Wir saßen noch eine ganze Weile zusammen und gaben uns dieser herrlichen Mischung aus Stolz, Melancholie und Verzweiflung über unser Fan-Schicksal hin. Erst als der Maitre anfing, die Stühle auf die Tische zu stellen, brachen wir auf. Ich brach dann auf dem Weg ins Hotel auch noch einmal kräftig in die Büsche. Am nächsten Tag war ich noch bis Mittags betrunken und danach setzte dann einer der fürchterlichsten Kater ein, an die ich mich erinnern kann. Aber es war die Sache wert. An diesem Abend habe ich einen echten Leidensgenossen erlebt, auf dem Höhepunkt seiner Leidenschaft und Erzählkunst.
„We knew, we had nothing in common with those little ****-heads on the pitch or in management. We were past caring what they said or how bad or well they played. We simply wanted to show our dedication, our uncompromising support for the club and that our story would never end. We wore our colours with a pride they would never live up to.”

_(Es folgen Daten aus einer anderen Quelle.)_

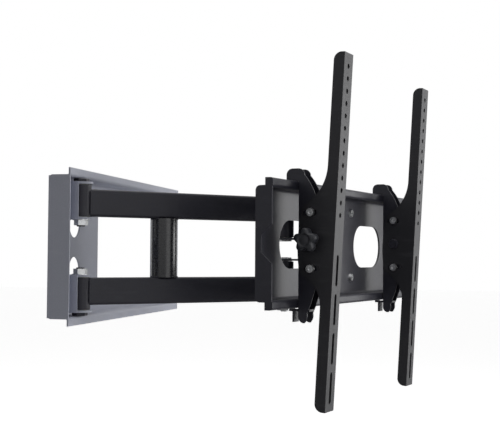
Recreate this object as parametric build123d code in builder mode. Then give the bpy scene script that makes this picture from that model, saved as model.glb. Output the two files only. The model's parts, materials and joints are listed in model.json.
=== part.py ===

Das ist jetzt sieben oder acht Jahre her. Zu Paul habe ich leider keinen Kontakt mehr, erst habe ich die Firma gewechselt, dann er und inzwischen haben wir uns aus den Augen verloren. Wie es manchmal halt so geht im Leben. Und ehrlich gesagt, habe ich eine ganze Weile nicht mehr an diesen bemerkenswerten Abend gedacht.
Bis letzten Samstag, so ungefähr gegen 16.15 Uhr. Als in Müngersdorf die Leute in Scharen zur Halbzeit das Stadion verließen. Da habe ich mir gewünscht, es wäre ein kalter, verregneter Nachmittag an der Portman Road in Ipswich.